** Exercise materials **
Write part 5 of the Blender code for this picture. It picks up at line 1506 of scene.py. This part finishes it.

---

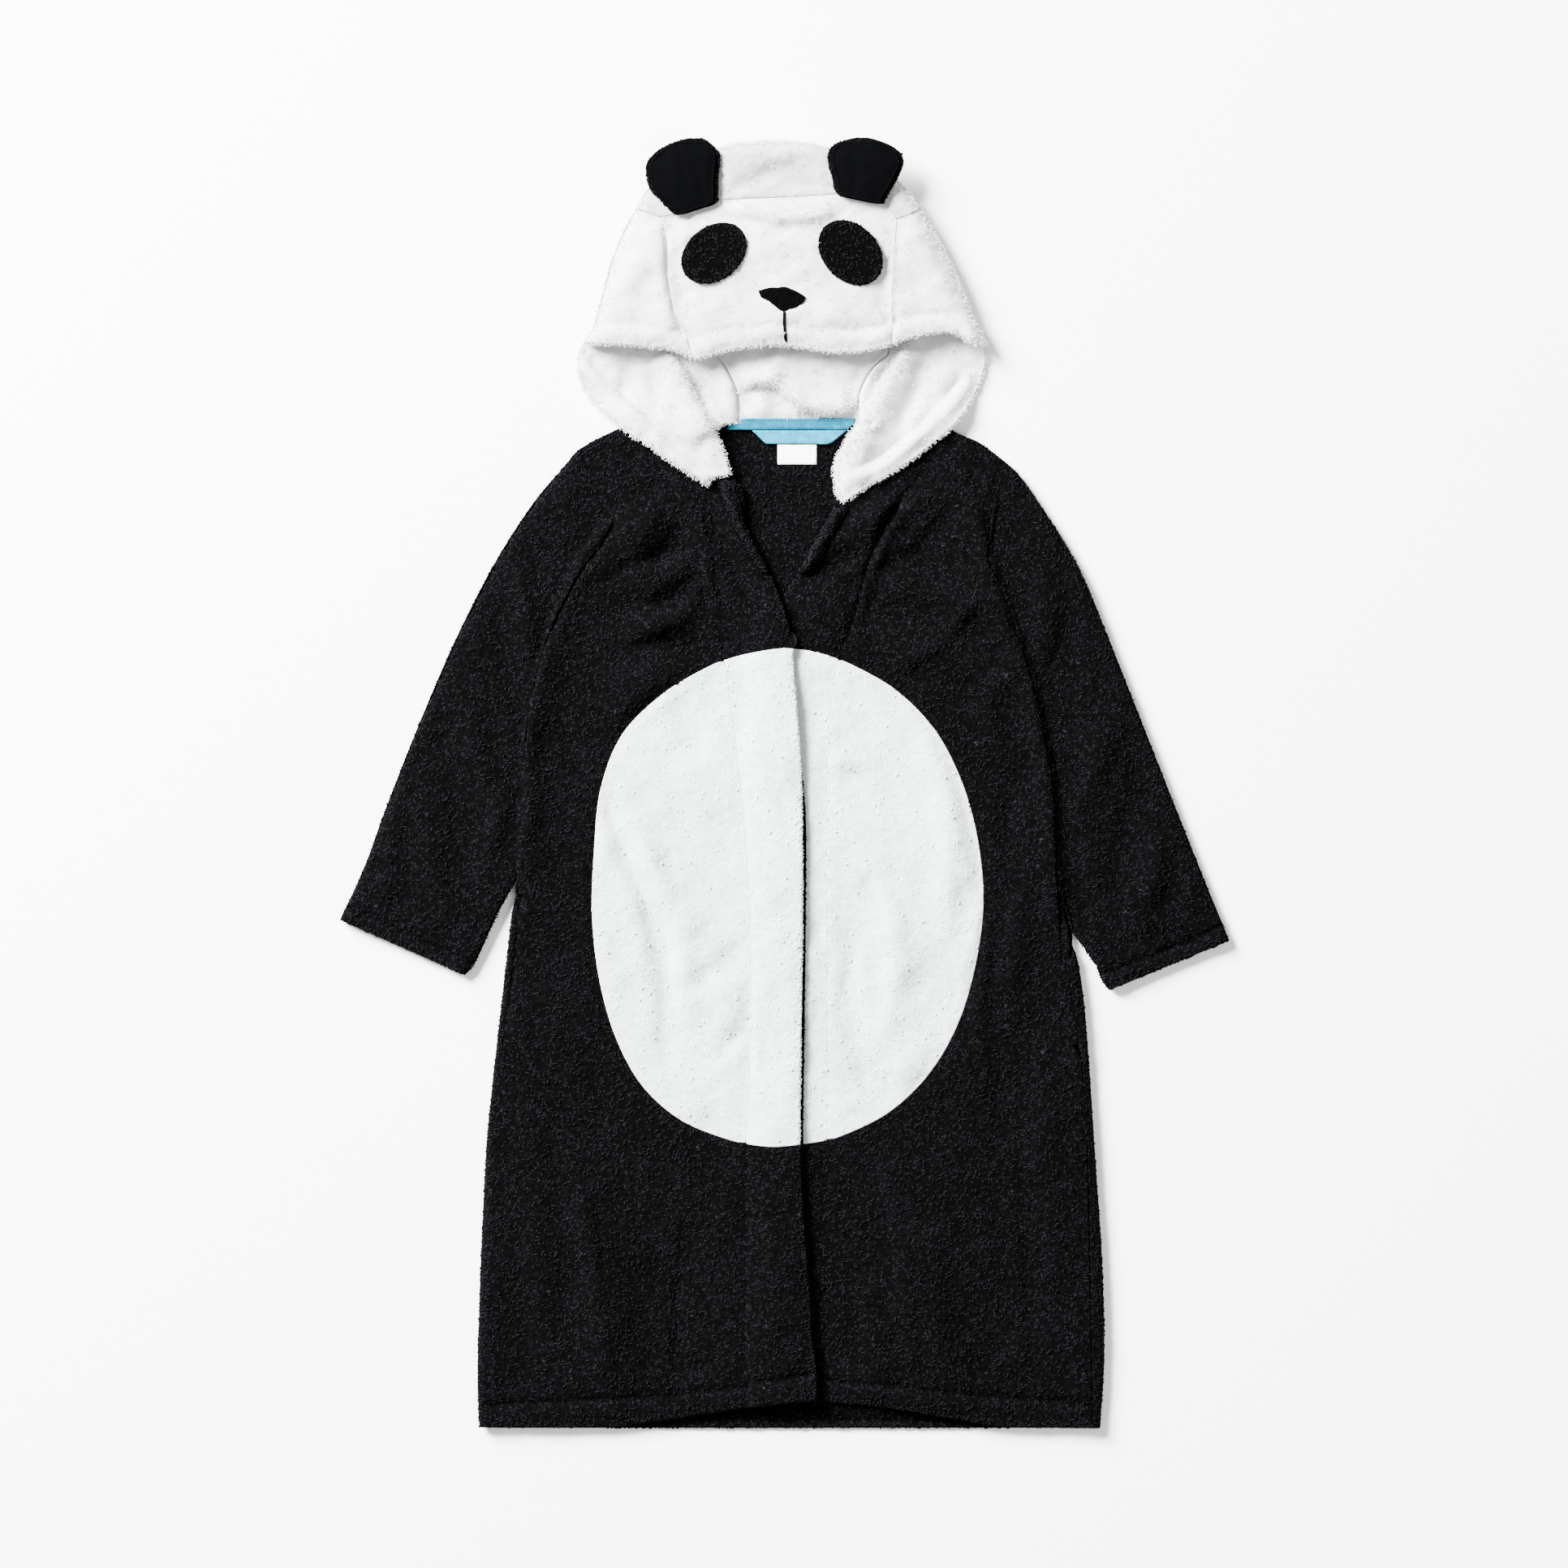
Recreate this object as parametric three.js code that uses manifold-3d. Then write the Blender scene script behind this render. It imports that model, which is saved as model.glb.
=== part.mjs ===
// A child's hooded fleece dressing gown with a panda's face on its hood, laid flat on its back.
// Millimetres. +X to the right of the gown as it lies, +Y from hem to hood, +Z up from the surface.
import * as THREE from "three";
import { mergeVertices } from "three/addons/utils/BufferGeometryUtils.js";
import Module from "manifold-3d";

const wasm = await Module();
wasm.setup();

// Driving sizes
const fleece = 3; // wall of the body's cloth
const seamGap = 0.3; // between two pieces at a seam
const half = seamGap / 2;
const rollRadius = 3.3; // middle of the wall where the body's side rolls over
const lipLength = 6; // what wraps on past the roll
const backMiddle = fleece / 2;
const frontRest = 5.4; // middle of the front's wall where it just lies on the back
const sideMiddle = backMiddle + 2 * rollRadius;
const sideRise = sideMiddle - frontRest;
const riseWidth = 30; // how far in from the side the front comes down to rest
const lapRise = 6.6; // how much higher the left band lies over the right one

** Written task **
Starting at the line that contains "Recreate this object", set down every line up to and including the line that contains "wasm.setup();", exactly as given, and no other line.

** Task response **
Recreate this object as parametric three.js code that uses manifold-3d. Then write the Blender scene script behind this render. It imports that model, which is saved as model.glb.
=== part.mjs ===
// A child's hooded fleece dressing gown with a panda's face on its hood, laid flat on its back.
// Millimetres. +X to the right of the gown as it lies, +Y from hem to hood, +Z up from the surface.
import * as THREE from "three";
import { mergeVertices } from "three/addons/utils/BufferGeometryUtils.js";
import Module from "manifold-3d";

const wasm = await Module();
wasm.setup();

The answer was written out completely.